To question reality one must first find reality. But where is reality? What is it? Reality is not one-dimensional – both quantum scientists and Buddhist monks have questioned even the reality of reality itself, as the observer is involved in the observed and therefore affecting it in some way. Reality could very well be a kind of slippery, elusive, subjective-objective continuum.

Reality in the expression “reality show” is actually a synonym for human experience – which is not, truth be told, the whole of reality.

Reality is sometimes a synonym of negativity: bursting your bubble, taking off the rosy-colored glasses. Reality hits when something suddenly disrupts your habitual sets of patterns. More often than not, reality is synonym of catastrophe or mishap.

With the life-through-screens we now enjoy thanks to the computerized (or other-ized) exciting colored displays, portables and other devices that blend the real and the imagined, the world we have built for ourselves is partially virtual, as news stories, invented characters and imaginary situations play a role, but where is our reality? There is a blending of the experienced and the imaginary; there is also the experienced-through-film, seen-on-film reality like the footage of ground zero after ‘it’ happened.
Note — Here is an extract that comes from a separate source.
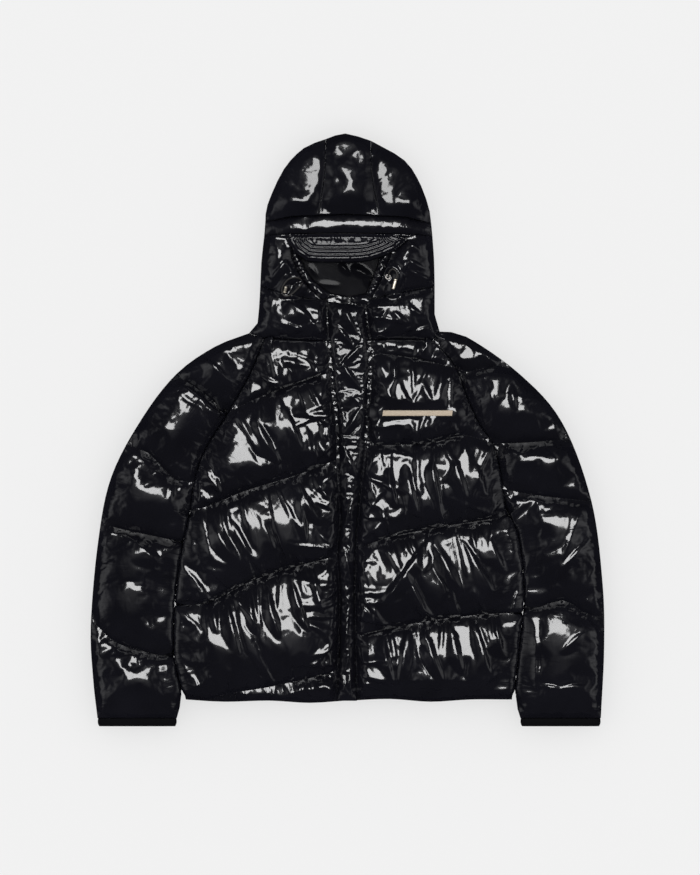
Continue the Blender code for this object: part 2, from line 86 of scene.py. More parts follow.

Through our outlets on the internet we can be viewed through our writing, images, music, art, via our real persona or an invented one; this brings us closer to a continuum of creativity.

Reality is the change that takes place at every second, whether this change is tiny, gradual or revolutionary. Questioning reality is being aware of when the so-called “real world” offers a set of options that is too limited, too crushing, when the phoniness of the alternative screens and scenarios loses its charms. But it seems to me reality could very well be the whole Buddhist hot dog, the lived, the phony and the virtual as well.